Paintbrush, you say? That’s right, Okami has a Celestial Brush, wielded by her aggravating artistic bug-buddy Issun. (Think, “Hey, Listen!” and you get the idea.) By holding down the R bumper, you can paint various items against the scenery. Draw a circle in the sky and you’ll make it daytime. Dot the ground and build a defensive wall of trees. A horizontal line becomes a cutting slash. Later in the game you will gather more advanced strokes, like bombs, thunderstorms, and the ability to create lily pads for traversing water. My personal favourite is the vine ability, where you draw a line between yourself and the target, pulling you through the air.
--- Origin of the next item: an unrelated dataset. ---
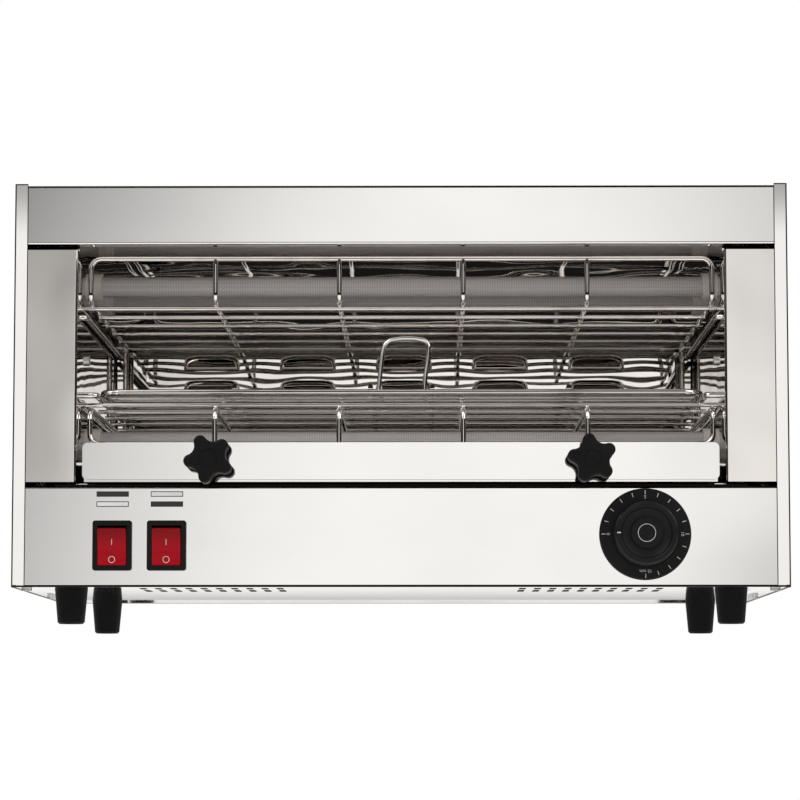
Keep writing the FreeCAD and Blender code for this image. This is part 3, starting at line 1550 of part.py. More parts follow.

The brush techniques don’t just serve to solve puzzles, they also prove useful in combat. In a style more akin to classical JRPGs, monsters don’t roam free, but rather in the form of floating icons. Outside of mandatory story beats, you can choose whether or not to enter battle. The encounters take place in closed arenas, separate from the main game. Fleeing is possible, through cracks in the magical wall. You circle around your enemies, mashing combos until they enter a stone state, at which point you slash at them with your paintbrush for extra damage.
Visual effects are thrown at the screen with every move you make: splashes of colour and light, clouds of confounding mist, sprigs of grass as your paws hit the ground. This can make combat encounters confusing, but generally the fighting feels solid, and you’ll find a satisfying rhythm between live strikes and dodges, and the almost turn-based nature of the brush moves.
Okami is unashamedly video-gamey with its systems. Skill barriers block your path, Metroidvania style, although sometimes your limitations feel arbitrary – for example, you can change to daytime virtually from the start, but switching back to nighttime comes much later. Therefore any quest requiring moonlight in the early game requires simply waiting or grinding.
The graphics have aged very well thanks to their stylised appearance, based on the traditional ukiyo-e method. A lovely, subtle paper effect dimples the screen. Like Wind Waker, up-rezzing alone pays dividends. While the visuals don’t quite have the cartoon clarity of Nintendo’s classic, the game does borrow that game’s slightly unwieldy camera: it’s sluggish to control and is at an awkward close-up angle by default. There’s a better, zoomed-out view, but the game loves to snap back to the default perspective. In terms of performance, this is a top-notch port, with both 1080p docked and 720p handheld running at a fairly faultless thirty frames.
Okami HD is a fine remaster of classic game which has largely stood the test of time. It may lack some of the qualities we have come to expect in the modern age (although it must be said that it’s more welcoming than contemporaries like Twilight Princess), but it’s still eminently playable. More importantly, it remains a uniquely stylised and atmospheric descent into a dense, epic and engrossing piece of imaginative mythology. Get over that early sluggishness and it’s impossible not to fall in love.
Okami HD is out now on Nintendo Switch from Capcom.